**Task objective:**
List the lines of this listing that hold the word "caption".

**Dataset excerpt:**
>> start

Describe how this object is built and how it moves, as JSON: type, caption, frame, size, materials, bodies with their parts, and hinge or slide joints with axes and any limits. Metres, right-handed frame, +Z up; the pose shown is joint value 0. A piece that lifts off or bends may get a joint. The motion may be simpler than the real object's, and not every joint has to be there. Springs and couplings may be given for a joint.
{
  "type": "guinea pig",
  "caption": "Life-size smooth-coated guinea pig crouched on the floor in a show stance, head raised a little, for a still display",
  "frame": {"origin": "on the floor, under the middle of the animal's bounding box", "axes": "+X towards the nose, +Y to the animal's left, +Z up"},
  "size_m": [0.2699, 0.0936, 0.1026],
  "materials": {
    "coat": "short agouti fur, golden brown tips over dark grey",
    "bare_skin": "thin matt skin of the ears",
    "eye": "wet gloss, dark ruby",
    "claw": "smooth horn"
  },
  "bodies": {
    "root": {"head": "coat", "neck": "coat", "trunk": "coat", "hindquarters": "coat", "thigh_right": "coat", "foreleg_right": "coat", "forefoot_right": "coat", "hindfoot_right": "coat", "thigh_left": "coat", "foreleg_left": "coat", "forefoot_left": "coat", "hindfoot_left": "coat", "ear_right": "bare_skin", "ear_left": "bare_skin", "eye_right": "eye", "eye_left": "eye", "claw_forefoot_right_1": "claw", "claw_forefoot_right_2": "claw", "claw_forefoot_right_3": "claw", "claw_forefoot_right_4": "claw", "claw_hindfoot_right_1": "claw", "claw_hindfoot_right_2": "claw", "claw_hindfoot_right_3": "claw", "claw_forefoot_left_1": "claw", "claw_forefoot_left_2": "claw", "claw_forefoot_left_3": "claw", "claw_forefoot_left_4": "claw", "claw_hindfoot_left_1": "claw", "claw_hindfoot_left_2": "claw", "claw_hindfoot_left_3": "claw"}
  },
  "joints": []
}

>> end

**Solution to this exercise:**
Describe how this object is built and how it moves, as JSON: type, caption, frame, size, materials, bodies with their parts, and hinge or slide joints with axes and any limits. Metres, right-handed frame, +Z up; the pose shown is joint value 0. A piece that lifts off or bends may get a joint. The motion may be simpler than the real object's, and not every joint has to be there. Springs and couplings may be given for a joint.
  "caption": "Life-size smooth-coated guinea pig crouched on the floor in a show stance, head raised a little, for a still display",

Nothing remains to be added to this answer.